First, some doubt might be expressed if three words used in the Theory to refer to a beat to-day miscalled Toarluath are three distinct words or really one only! The three words are “Riludh,” “Iuludh,” and “Tudhludh” (page 19). Now, it is more than possible “Iuludh” is a misprint for “Tuludh” (or “Tudhludh” as spelt on page 19, where a direct reference to the 11th Table is made!) This word the late Mr. Alexander MacDonald “Gleannach”), who reprinted the work, considered to be “Taobhludh” not Toarluath). “Riludh” if a different word, as is quite possible, may mean a Mach beat, but it does not necessarily follow that the principle of its construction is different to the closed beats, whether called “Iuludh,” “Tudhludh,” or “Taobhludh”! The possibility of a misprint (there are very many in the book) is always present.

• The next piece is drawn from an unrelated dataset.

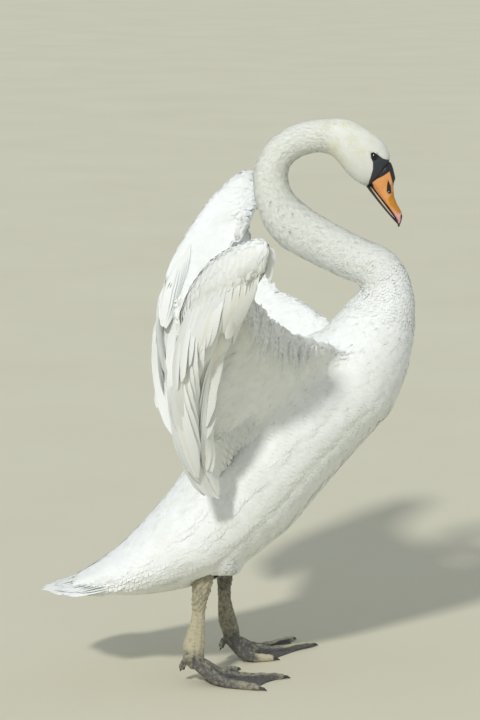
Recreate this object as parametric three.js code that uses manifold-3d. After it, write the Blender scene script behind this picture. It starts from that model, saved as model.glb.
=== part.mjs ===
// A mute swan at life size, standing with its neck drawn into an S and its wings half raised.
// Millimetres, +Z up. The bird faces +X, with its right side towards -Y.
import * as THREE from 'three';
import { mergeVertices } from 'three/addons/utils/BufferGeometryUtils.js';
import Module from 'manifold-3d';

const wasm = await Module();
wasm.setup();

// ---- Driving dimensions ----

// The clear gap between pieces that touch, and the room that a cut leaves round the piece it clears.
const GAP = 0.3;
const CLEARANCE = 0.4;
const FAN_CLEARANCE = 0.8;

// The middle line of the bird from the root of the tail to the root of the bill, as cross-sections:
// x and z of the middle, the lean of the section in degrees from +X up to the bird's back,
// half its depth from back to belly, and half its width from side to side.
const BODY_SECTIONS = [
  [-292, 171, 90, 10, 40],
  [-262, 178, 92, 20, 60],
  [-232, 187, 95, 32, 76],
  [-185, 204, 100, 51, 94],
  [-105, 251, 102, 88, 116],
  [-44, 297, 110, 111, 128],
  [28, 386, 117, 130, 134],
  [122, 489, 122, 116, 129],
  [203, 552, 131, 94, 112],
  [240, 623, 143, 73, 85],
  [257, 687, 167, 47, 54],
  [245, 718, 199, 43, 44],
  [224, 737, 219, 44, 42],
  [189, 752, 227, 41, 40],
  [134, 780, 239, 40, 39],
  [90, 807, 241, 42, 38],
  [64, 838, 230, 38, 35],
  [53, 875, 211, 34, 31],
  [56, 911, 175, 30, 28],
  [77, 941, 141, 29, 27],
  [114, 958, 111, 29, 27],
  [149, 961, 94, 30, 28],
  [177, 952, 76, 38, 31],
  [196, 937, 73, 43, 33],
  [219, 920, 68, 44, 31],
  [233, 908, 61, 39, 27],
  [240, 897, 52, 31, 23],
];

// Where the body is parted into its lengths, as section numbers.
const TRUNK_END = 10;
const NECK_CUTS = [TRUNK_END, 13, 15.6, 18, 21.4];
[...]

In support of these suggestions the following points may be quoted:–

On page 1 the word “Iuludh” is found, but not “Riludh.” On page 2 in his “Signification” of the “terms of Art,” he places certain beats in logical order, viz.–(a) “Riludh,” describing its notes (and showing the middle A); (b) “Creanludh,” meaning by the term only the doubling of the E and not the full beat known by that name to-day; (c) “Iuludh and Creanludh together,” meaning the full beat known as Creanludh or Creanluath and to-day’s nomenclature. It looks very much as if in this case some word is a misprint.

(2) At the foot of page 7, dealing with the doubling of the E (called by him Creanludh) he remarks that it forms the last part of “a very grand species of Variation or Cutting, called in our “language Riludh agus Creanludh.” This would indicate that Riludh is not only a Ground beat but a Variation beat, even if no more than a Mach beat as Mr. MacDonald suggests. One might ask why Joseph should bring in the word “Riludh” at this place if it is a different beat to Iuludh (or Tuludh), for surely “Iuludh (or Tuludh) agus Creanludh” would in such a case be the more common Variation.

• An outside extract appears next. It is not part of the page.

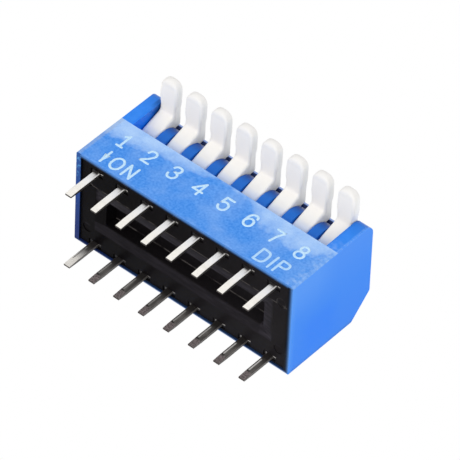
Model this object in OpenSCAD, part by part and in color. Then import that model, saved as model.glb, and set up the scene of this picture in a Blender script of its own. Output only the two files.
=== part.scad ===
// Piano-type DIP switch: a row of side-acting levers in a clip-on cover, on a
// base that carries two rows of through-hole terminals.
//
// X runs along the row, Y from the printed face to the back, Z away from the
// board. The origin is the centre of the pin pattern on the seating plane.
// Pressing a lever's finger towards the board turns it on. All sizes in mm.

/* [Row] */
// Number of switches in the row
positions = 8; // [1:1:12]
// Distance from one switch to the next
pitch = 2.54; // [2.4:0.01:3.4]
// Distance between the two rows of pins
row_spacing = 7.62; // [7.2:0.01:9.2]

/* [Cover] */
// Height of the cover at its back, from its rim to the top of its roof
cover_h = 9.62; // [9.2:0.01:12]
// How much lower the roof is at the front
roof_fall = 0.14; // [0:0.01:0.2]
// Distance from the front pins to the foot of the printed face
front_reach = 1.22; // [1:0.01:2]
// Distance from the rear pins to the back
back_reach = 0.73; // [0.7:0.01:2]
// Distance from the outer levers' centres to the ends
end_reach = 1.98; // [1.8:0.01:3]
// Height of the window that the levers come out of, above the printed face
window_h = 4.37; // [4:0.01:5]
// How far the printed face leans back over its height
face_lean = 0.14; // [0:0.01:0.3]
// How far the end cheeks stand forward again above the printed face
cheek_lean = 0.1; // [0:0.01:0.3]
// Radius of the cheeks' upper front corners
cheek_r = 1; // [0.4:0.1:1.4]
// Size of the sloped back edge
back_chamfer = 2.2; // [1:0.1:3]
// Radius where the sloped back edge meets the roof
chamfer_top_r = 0.3; // [0.1:0.05:0.5]
// Radius where the sloped back edge meets the back
chamfer_foot_r = 0.5; // [0.1:0.05:0.8]
// Radius of the back wall's lower outer edge
back_foot_r = 0.28; // [0.05:0.01:0.28]
// Radius of the cover's upright outer corners
corner_r = 0.2; // [0.05:0.05:0.25]
// Thickness of the front wall
front_wall = 0.42; // [0.3:0.01:0.6]
// Thickness of the back wall
back_wall = 0.33; // [0.3:0.01:0.4]
// Thickness of the end walls
end_wall = 0.45; // [0.3:0.01:0.6]
// Thickness of the roof
roof_wall = 0.8; // [0.5:0.05:1]
// Thickness of the wall under the sloped back edge
slope_wall = 0.6; // [0.6:0.05:0.9]
// Distance from the pivots forward to the roof's front edge
roof_reach = 0.8; // [0.6:0.05:1]
// Radius of the roof's front edge
roof_r = 0.6; // [0.1:0.05:0.65]
// Distance from the pivots forward to the ribs' arched fronts
rib_reach = 1.76; // [1.7:0.01:2]
// Radius of the ribs' arched fronts
rib_r = 2.15; // [2.1:0.01:2.5]
// Height of the notch between a rib and the roof
notch_h = 0.25; // [0.1:0.05:0.4]
// Depth of the notch between a rib and the roof
notch_depth = 0.3; // [0.1:0.05:0.5]

/* [Levers] */
// Width of a lever at its drum and leg
lever_w = 1.46; // [1.2:0.01:1.7]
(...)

In the 4th Table on page 6 the full GDG grip is clearly shown (Beats 1, 2 and 3). In the “Exercise on the 4th Table” on page 10 the numbers of the beats in the 4th table itself are placed above the notes, as “figures of reference.” The “3” above the second large note in the exercise therefore clearly refers us to the 3rd beat in the 4th Table where the GDG grip is given. But he says–” At the figure of 3 in the beginning the two little cutting notes are placed. . . without putting the learner to the trouble of looking back.” He writes his “two little cutting notes” GD (as in his 11th Table–Iuludh), and yet it is amply clear that he means the full GDG grip. This error in writing in his “Exercise” is some justification for the suggestion that he means the full GDG grip wherever he writes GD only! I deal with this point more fully later.

(4) On page 12 his 8th Cutting is a finishing beat in the Doubling of Taobhludh Fosgailte (the 4 note beat) in place of the double beat on A in the Singling (as in the “Lament for Rory Mor”). This beat is gAgdgAeAdA. This beat “also prepares the learner for one of very pretty execution to be seen below” (the 9th Cutting). This cutting is in the style of a Mach Cutting and five beats are given–gAgdgAeAdA, gBgdgBeBdB, gCgdgCeCdC, etc. In the first two beats, however, his illustrated “fingering” suggests GD in place of the grip GDG, but it is very clear from the letterpress that “each principal has three dividing notes,” for he explains the fingering of them! Another instance, clearly, of the careless omission of the last G in his note writing, helping to prove he always means GDG when he writes Gd.

(5) On page 14, introducing “Iuludh,” he refers to it “as one of the three last Variations of the Pipe March, mentioned before”! But where does he mention it before, otherwise than on pages 1 and 2 by name, in his “Terms of Art” and their “Signification”? Where will one find it in the text, unless the word “Riludh” on page 7 is intended to be the same?

Now in his 11th Table he illustrates Iuludh as gCgdAeA, gBgdAeA, gAgdAeA, gGdAeA, etc. In the beats “first noted plain” on the top staff[)] he gives–CAA, BAA, AAA, GAA, etc., thus indicating he understood the point that the beat is a three syllable one and that the second and third syllables are A. This repetition of the middle A throughout the work, both in Taobhludh and Creanludh beats (see also the “March for a Beginner” on page 34,[)] is the clearest possible evidence of the existence of the middle A!

(6) On page 19 he illustrates a “General Prelude,” and says–” the second two dividing notes from the third principal is made up from the “Cutting Iuludh.” In the First Bar the three notes after the Third principle are gDg and in the Second Bar gDa! This seems to suggest the usual grip is meant GDG.